● WHAT IS NEEDED:
Pull out every line of the listing below where "This" appears.
** Start **
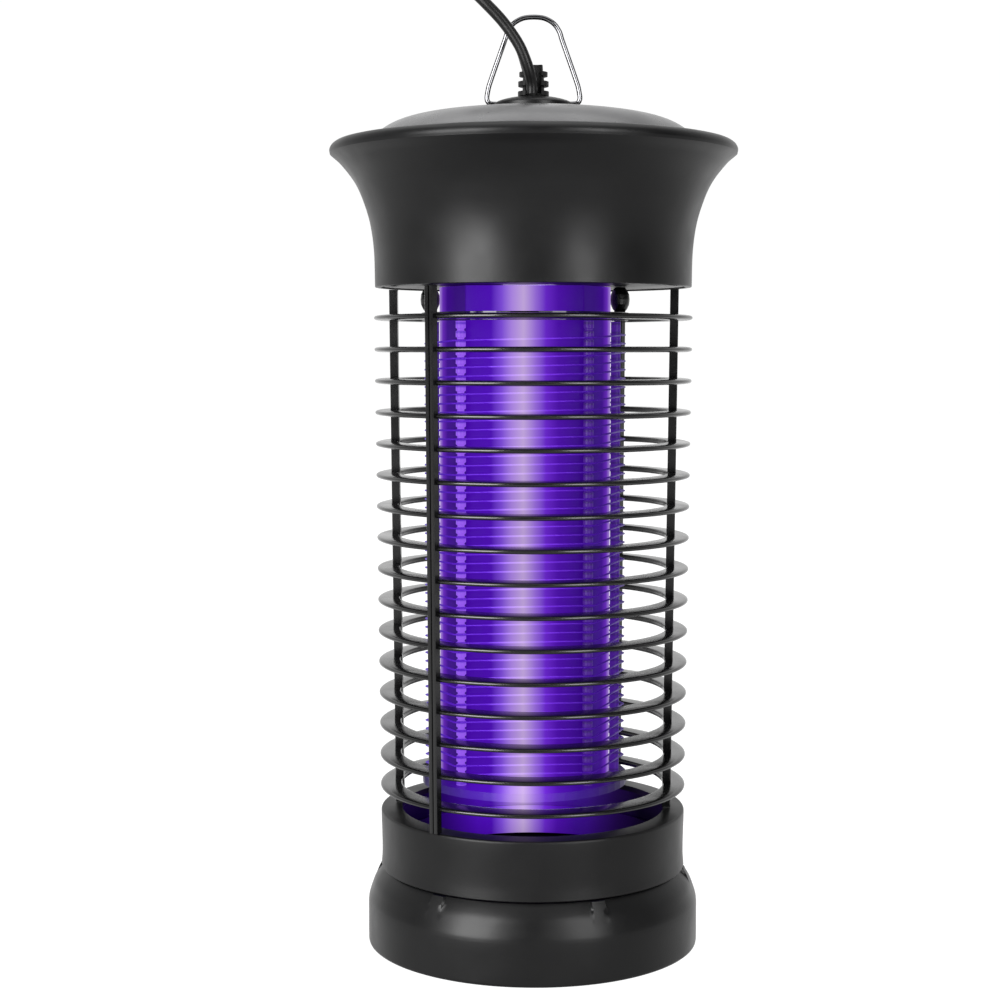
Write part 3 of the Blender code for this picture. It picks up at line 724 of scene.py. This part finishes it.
def make_world():
    """White all round to the eye, while its light is dim from the front and full from behind."""
    world = bpy.data.worlds.new("studio")
    bpy.context.scene.world = world
    world.use_nodes = True
    nodes, links = world.node_tree.nodes, world.node_tree.links
    place = nodes.new("ShaderNodeTexCoord").outputs["Generated"]
    split = nodes.new("ShaderNodeSeparateXYZ")
    links.new(place, split.inputs[0])
    spread = nodes.new("ShaderNodeMapRange")
    spread.interpolation_type = "SMOOTHSTEP"
    spread.inputs["From Min"].default_value = -0.6
    spread.inputs["From Max"].default_value = 0.8
    spread.inputs["To Min"].default_value = 0.04
    spread.inputs["To Max"].default_value = 1.02
    links.new(split.outputs["Y"], spread.inputs["Value"])
    seen = nodes.new("ShaderNodeMath")
    seen.operation = "MAXIMUM"
    links.new(nodes.new("ShaderNodeLightPath").outputs["Is Camera Ray"], seen.inputs[0])
    links.new(spread.outputs["Result"], seen.inputs[1])
    background = nodes["Background"]
    background.inputs["Color"].default_value = (1, 1, 1, 1)
    links.new(seen.outputs[0], background.inputs["Strength"])


def make_lights():
    for name, place, target, size, power in (
        ("left_strip", (-0.92, -1.04, 0.6), (0, 0, 0.2), (0.8, 1.3), 66),
        ("right_strip", (0.78, -1.12, 0.6), (0, 0, 0.2), (0.5, 1.2), 26),
        ("top_box", (0, -0.1, 1.7), (0, 0, 0), (1.6, 1.6), 16),
    ):
        light = bpy.data.lights.new(name, "AREA")
        light.shape = "RECTANGLE"
        light.size, light.size_y = size
        light.energy = power
        lamp = bpy.data.objects.new(name, light)
        lamp.location = place
        lamp.rotation_mode = "QUATERNION"
        lamp.rotation_quaternion = (Vector(target) - Vector(place)).to_track_quat("-Z", "Y")
        bpy.context.scene.collection.objects.link(lamp)


def build():
    make_camera()
    make_floor()
    make_world()
    make_lights()
    bpy.context.scene.view_settings.view_transform = "Standard"
    looks = make_looks()
    make_cord(looks)
    make_cap(looks)
    make_bail(looks)
    make_guard(looks)
    make_grid_posts(looks)
    make_shade(looks)
    make_grid_wires(looks)
    make_collar(looks)
    make_tray(looks)
    dress_nodes(looks)


build()
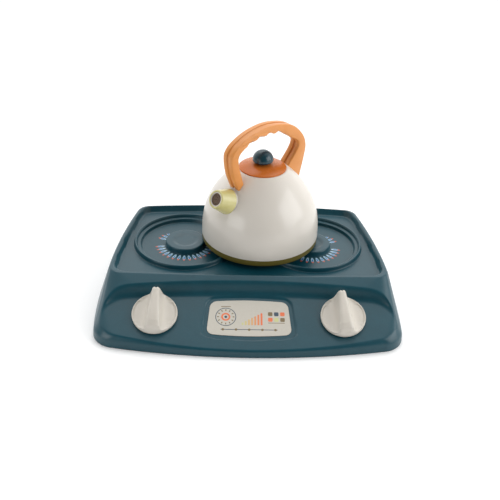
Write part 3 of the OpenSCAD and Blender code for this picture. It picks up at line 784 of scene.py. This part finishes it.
RIM_FALL, DOME_FOOT = 0.7, BASE_H + 0.15
h = np.linspace(DOME_FOOT, SEAT_H - RIM_FALL, 90)
dome_side = np.stack([dome_r(h), h], 1)
h = h[::-1][3:]
dome_inside = np.stack([dome_r(h) - SHELL, h], 1)
body_profile = np.concatenate([
    [[KETTLE_R - SHELL, DOME_FOOT], [KETTLE_R - 0.5, BASE_H + 0.02]], dome_side,
    fillets([(dome_r(SEAT_H - RIM_FALL), SEAT_H - RIM_FALL, 0), (dome_r(SEAT_H) - 0.2, SEAT_H, 0.8),
             (FILLER_R, SEAT_H, 0.5), (FILLER_R, SEAT_H - 2.6, 0)])[1:],
    dome_inside])


def dome_gap(points):
    """How far points in the kettle's own axes stand out of the dome."""
    return np.hypot(points[..., 0], points[..., 1]) - dome_r(points[..., 2])


def rooted(lines, sink=0.4):
    """Lines of points whose ends run into the dome are cut off where they enter it.
    Each inside point moves to its line's crossing, found between its two neighbours."""
    gap = dome_gap(lines) + sink
    out = gap > 0
    first = out.argmax(0)
    last = len(lines) - 1 - out[::-1].argmax(0)
    column = np.arange(lines.shape[1])
    number = np.arange(len(lines))[:, None]
    for near, far, hidden in ((first, np.maximum(first - 1, 0), number < first),
                              (last, np.minimum(last + 1, len(lines) - 1), number > last)):
        a, b = gap[near, column], gap[far, column]
        share = np.where(near == far, 0, a / np.maximum(a - b, 1e-6))[:, None]
        crossing = lines[near, column] + (lines[far, column] - lines[near, column]) * share
        lines = np.where(hidden[..., None], crossing[None], lines)
    return lines


kettle_from_spout = kettle_place.inverted() @ spout_place
a = np.linspace(0, 2 * math.pi, 96, endpoint=False)


def on_spout_lines(profile):
    """A profile about the spout's axis as points in the kettle's axes, one line per angle."""
    r, z = profile[:, :1], profile[:, 1:]
    points = np.stack([r * np.cos(a), r * np.sin(a), z + 0 * a], -1)
    return placed(points.reshape(-1, 3), kettle_from_spout).reshape(len(profile), len(a), 3)


boss_r = SPOUT_BASE_R - 0.6
boss_profile = np.concatenate([
    np.stack([np.full(14, boss_r), np.linspace(-30, -SPOUT_L - 0.3, 14)], 1),
    fillets([(boss_r, -SPOUT_L - 0.2, 0), (boss_r - 0.3, -SPOUT_L, 0), (STUB_R, -SPOUT_L, 0.2),
             (STUB_R, -0.5, 0.2), (BORE_R, -0.5, 0.2), (BORE_R, -12, 0)])])
boss_lines = rooted(on_spout_lines(boss_profile))
boss_part = (placed(boss_lines.reshape(-1, 3), kettle_place),
             grid_faces(len(boss_profile), len(a), wrap=True))
kettle_paint = Paint("cream_kettle_plastic", Coat_Weight=0.35, Coat_Roughness=0.09)
kettle_paint.colours(0.03, (206, 200, 190), (213, 207, 198))
kettle_paint.sheen(0.4, 0.28, 0.38)
waves, grain = kettle_paint.noise(0.05, 1.0), kettle_paint.noise(1.5, 2.0)
kettle_paint.bump(waves * 6 + grain * 0.3, 0.03, 0.5)
add_piece("kettle_dome", [revolve(body_profile, 192, kettle_place), boss_part], "kettle",
          ["kettle_body"], kettle_paint)

# ---------------------------------------------------------------- kettle base
# A separate olive plastic bottom that snaps into the dome's foot. It shows as a 6 mm band
# below the cream, and stands on a ring 6 mm wide round its raised middle.

WALL_R = KETTLE_R - SHELL
base_profile = fillets([
    (0.05, 1.6, 0), (50, 1.6, 0.6), (51.6, 0, 0.6), (KETTLE_R - 0.9, 0, 0.8),
    (KETTLE_R - 0.2, 1.2, 0.8), (KETTLE_R - 0.15, BASE_H, 0.4), (WALL_R - 0.1, BASE_H, 0.1),
    (WALL_R - 0.2, BASE_H + 4, 0.3), (WALL_R - 1.8, BASE_H + 4, 0.3), (WALL_R - 2, BASE_H - 1.2, 0.6),
    (0.05, BASE_H - 1.2, 0)])
olive_paint = Paint("olive_plastic", Specular_IOR_Level=0.3)
olive_paint.colours(0.1, (94, 85, 32), (106, 96, 42))
olive_paint.sheen(1.5, 0.32, 0.44)
olive_paint.bump(olive_paint.noise(2.4, 2.0), 0.02, 0.6)
add_piece("kettle_foot", [revolve(base_profile, 192, kettle_place)], "kettle", ["kettle_base"],
          olive_paint)

# ---------------------------------------------------------------- spout sleeve and strainer
# A lime plastic cone pushed over the spout's tube, 17 mm wide at its mouth, and the brown
# perforated disc just inside it.

sleeve_profile = fillets([
    (STUB_R, -SPOUT_L, 0), (SPOUT_BASE_R - 0.1, -SPOUT_L, 0.4), (SPOUT_R + 0.25, -0.7, 0.6),
    (SPOUT_R - 0.3, 0, 0.7), (STUB_R + 0.5, 0, 0.5), (STUB_R, -0.5, 0.4), (STUB_R, -SPOUT_L, 0)])
lime_paint = Paint("lime_plastic", Coat_Weight=0.3, Coat_Roughness=0.08)
lime_paint.colours(0.2, (196, 188, 122), (206, 198, 138))
lime_paint.sheen(1.5, 0.18, 0.26)
lime_paint.bump(lime_paint.noise(2.0, 2.0), 0.02, 0.5)
add_piece("spout_sleeve", [revolve(sleeve_profile, 96, spout_place)], "kettle", ["kettle_spout"],
          lime_paint)

brown_paint = Paint("brown_plastic", Roughness=0.55)
brown = brown_paint.mix(brown_paint.noise(0.5), srgb(92, 72, 54), srgb(118, 94, 72))
# Between its through holes the disc has a fine moulded mesh of pits 0.9 mm apart, sunk by bump and painted
# near black as painted shade in their hollows
pits = brown_paint.node("TexVoronoi", {}, {
    "Vector": brown_paint.place, "Scale": 1.1, "Randomness": 0.25})
shaded_pit = 1 - brown_paint.step(pits, 0.22, 0.4)
# The pits' near-black over the brown is painted shade
brown_paint.put("Base Color", brown_paint.mix(shaded_pit, brown, srgb(34, 26, 22)))
brown_paint.bump(1 - shaded_pit, 0.25, 0.8)


def repaint(node, paint):
    """A CAD node that stays as it is, in a paint of the scene's own."""
    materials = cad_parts[node].data.materials
    materials.clear()
    materials.append(paint.material)


repaint("spout_strainer", brown_paint)

# ---------------------------------------------------------------- kettle handle
# An orange plastic arch, 12.8 mm thick, with a groove along both narrow faces, finger
# scallops under the grip and a wide foot at the back. Both feet are screwed to the dome.

# The arch's two edges seen from the side: (outwards from the kettle's axis, height)
arch_outside = np.array([
    [29.6, 52], [34, 61], [39, 71.6], [43.5, 83.4], [45.9, 97], [44.3, 104.9], [37, 111.7],
    [21.8, 118.2], [3, 121.3], [-15, 119.8], [-33.7, 113.7], [-47.9, 101], [-53.2, 89],
    [-51.9, 76.5], [-48, 60], [-45.2, 46], [-43.6, 38]], float)
arch_inside = np.array([
    [24, 60], [28.4, 66.6], [33.2, 80], [37.4, 95], [36.2, 102.6], [28.4, 108.2], [17, 111.8], [3, 113],
    [-10, 112], [-20, 109.6], [-31, 102.4], [-41, 95.8], [-43, 91], [-39.6, 84.2], [-31, 74], [-26, 66],
    [-22, 58]], float)
GRIP_FROM, GRIP_TO, FINGERS, FINGER_DEPTH, TOOTH = -19.7, 27.5, 4, 1.8, 0.35
HANDLE_T, GROOVE_W, GROOVE_DEPTH, HANDLE_ROUND = 12.8, 2.8, 1.5, 0.9


def through(points, n):
    """A smooth curve through points: the Catmull-Rom cubic between each two of them."""
    p0, p1, p2, p3 = (points[i:len(points) - 3 + i, None] for i in range(4))
    t = np.linspace(0, 1, n, endpoint=False)[None, :, None]
    return (0.5 * (2 * p1 + t * (p2 - p0) + t ** 2 * (2 * p0 - 5 * p1 + 4 * p2 - p3)
                   + t ** 3 * (3 * p1 - p0 - 3 * p2 + p3))).reshape(-1, 2)


outer_line, inner_line = through(arch_outside, 20), through(arch_inside, 20)
direction = np.gradient(inner_line, axis=0)
direction /= np.linalg.norm(direction, axis=1)[:, None]
under_hand = (inner_line[:, 0] > GRIP_FROM) & (inner_line[:, 0] < GRIP_TO) & (inner_line[:, 1] > 100)
wave = np.abs(np.sin(math.pi * FINGERS * (inner_line[:, 0] - GRIP_FROM) / (GRIP_TO - GRIP_FROM)))
wave = np.maximum(wave - TOOTH, 0) / (1 - TOOTH)
inner_line = inner_line + np.where(under_hand, FINGER_DEPTH * wave, 0)[:, None] * np.stack(
    [direction[:, 1], -direction[:, 0]], 1)
breadth = np.linalg.norm(inner_line - outer_line, axis=1)
towards = (inner_line - outer_line) / breadth[:, None]
half_t, groove = HANDLE_T / 2, GROOVE_W / 2
# One narrow face of the section: (depth below the face, distance across)
lip = np.array([
    (GROOVE_DEPTH, 0.0), (GROOVE_DEPTH, groove * 0.7), (GROOVE_DEPTH * 0.7, groove), (0.35, groove),
    (0.1, groove + 0.1), (0, groove + 0.4), (0, half_t - HANDLE_ROUND), (0.12, half_t - 0.6),
    (0.45, half_t - 0.2), (HANDLE_ROUND, half_t)])
ring_depth = np.concatenate([lip[:, 0], lip[::-1, 0], lip[1:, 0], lip[:0:-1, 0]])
ring_across = np.concatenate([lip[:, 1], lip[::-1, 1], -lip[1:, 1], -lip[:0:-1, 1]])
# The section runs round from the outer face to the inner face and back
n = len(lip)
from_inner = np.concatenate([np.zeros(n), np.ones(2 * n - 1), np.zeros(n - 1)])
distance = np.where(from_inner[None, :] > 0, breadth[:, None] - ring_depth[None, :],
                    ring_depth[None, :])
in_plane = outer_line[:, None] + towards[:, None] * distance[..., None]
across_plane = np.broadcast_to(ring_across, distance.shape)
handle_lines = np.stack([in_plane[..., 0], across_plane, in_plane[..., 1]], -1)
handle_lines = rooted(handle_lines, 0.3)
handle_part = (placed(handle_lines.reshape(-1, 3), kettle_place),
               grid_faces(handle_lines.shape[0], handle_lines.shape[1], wrap=True))
orange_paint = Paint("orange_plastic", Specular_IOR_Level=0.4)
orange_paint.colours(0.12, (211, 136, 66), (220, 148, 80), 3.0)
orange_paint.sheen(1.4, 0.3, 0.42)
orange_paint.bump(orange_paint.noise(1.8, 3.0), 0.03, 0.7)
add_piece("handle_arch", [handle_part], "kettle", ["kettle_handle"], orange_paint,
          closed=True)

# ---------------------------------------------------------------- lid and its knob
# A shallow orange plastic lid with a plug that drops into the filler hole, and a teal knob
# like a flattened ball, screwed on from below.

LID_RISE, LID_T, PLUG_L = 4.2, 1.8, 4.5
PLUG_R = FILLER_R - 0.4


def lid_top(r):
    """Height of the lid's top at a radius, a shallow parabola."""
    return LID_RISE * (1 - (r / LID_R) ** 2) + 1


r = np.linspace(LID_R - 0.5, 0.05, 24)
lid_profile = np.concatenate([
    [[0.05, lid_top(0) - LID_T], [PLUG_R - 1.6, lid_top(PLUG_R) - LID_T], [PLUG_R - 1.5, -PLUG_L],
     [PLUG_R - 0.3, -PLUG_L], [PLUG_R, -0.5], [PLUG_R + 0.05, 0.02], [LID_R - 0.5, 0.0],
     [LID_R - 0.1, 0.15], [LID_R, 0.5], [LID_R - 0.15, 0.95]],
    np.stack([r, lid_top(r)], 1)])
lid_paint = Paint("orange_lid_plastic", Specular_IOR_Level=0.22)
lid_paint.colours(0.12, (182, 97, 32), (196, 110, 44), 3.0)
lid_paint.sheen(1.4, 0.2, 0.32)
waves, grain = lid_paint.noise(0.12, 2.0), lid_paint.noise(1.8, 3.0)
lid_paint.bump(waves * 3 + grain * 0.3, 0.05, 0.7)
lid_place = kettle_place @ at(0, 0, SEAT_H)
add_piece("lid_dish", [revolve(lid_profile, 128, lid_place)], "lid", ["kettle_lid"],
          lid_paint)

# The ball is cut flat 62 degrees below its widest line, where it stands on the lid
BALL_R, BALL_LOW, BALL_HIGH, BALL_CUT = 10.2, 3.1, 9.9, 62
low = np.radians(np.linspace(-BALL_CUT, -3, 16))
high = np.radians(np.linspace(0, 89.6, 24))
ball_profile = np.concatenate([
    [[0.05, -BALL_LOW], [BALL_R * math.cos(low[0]) - 0.4, -BALL_LOW]],
    np.stack([BALL_R * np.cos(low), BALL_LOW / math.sin(math.radians(BALL_CUT)) * np.sin(low)], 1),
    np.stack([BALL_R * np.cos(high), BALL_HIGH * np.sin(high)], 1)])
ball_paint = Paint("teal_knob_plastic")
ball_paint.colours(0.2, (10, 50, 62), (18, 60, 72))
ball_paint.sheen(1.4, 0.18, 0.28)
ball_paint.bump(ball_paint.noise(2.0, 2.0), 0.02, 0.5)
ball_place = lid_place @ at(0, 0, LID_RISE + 1 + BALL_LOW)
add_piece("lid_ball", [revolve(ball_profile, 96, ball_place)], "lid", ["lid_knob"],
          ball_paint)

# ---------------------------------------------------------------- screws
# Zinc-plated steel screws that hold the knobs, the handle's feet and the lid's knob. They go
# in from below or from the kettle's inside, so none shows from above.

steel_paint = Paint("zinc_steel", Metallic=1.0)
steel_paint.colours(0.8, (176, 178, 182), (198, 199, 202))
steel_paint.sheen(2.0, 0.24, 0.42, 3.0)
steel_paint.bump(steel_paint.noise(3.0, 2.0), 0.01, 0.6)
for name in ("left_knob_screw", "right_knob_screw", "handle_screws", "lid_knob_screw"):
    repaint(name, steel_paint)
** End **
● ANSWER TO THE TASK:
Write part 3 of the Blender code for this picture. It picks up at line 724 of scene.py. This part finishes it.
Write part 3 of the OpenSCAD and Blender code for this picture. It picks up at line 784 of scene.py. This part finishes it.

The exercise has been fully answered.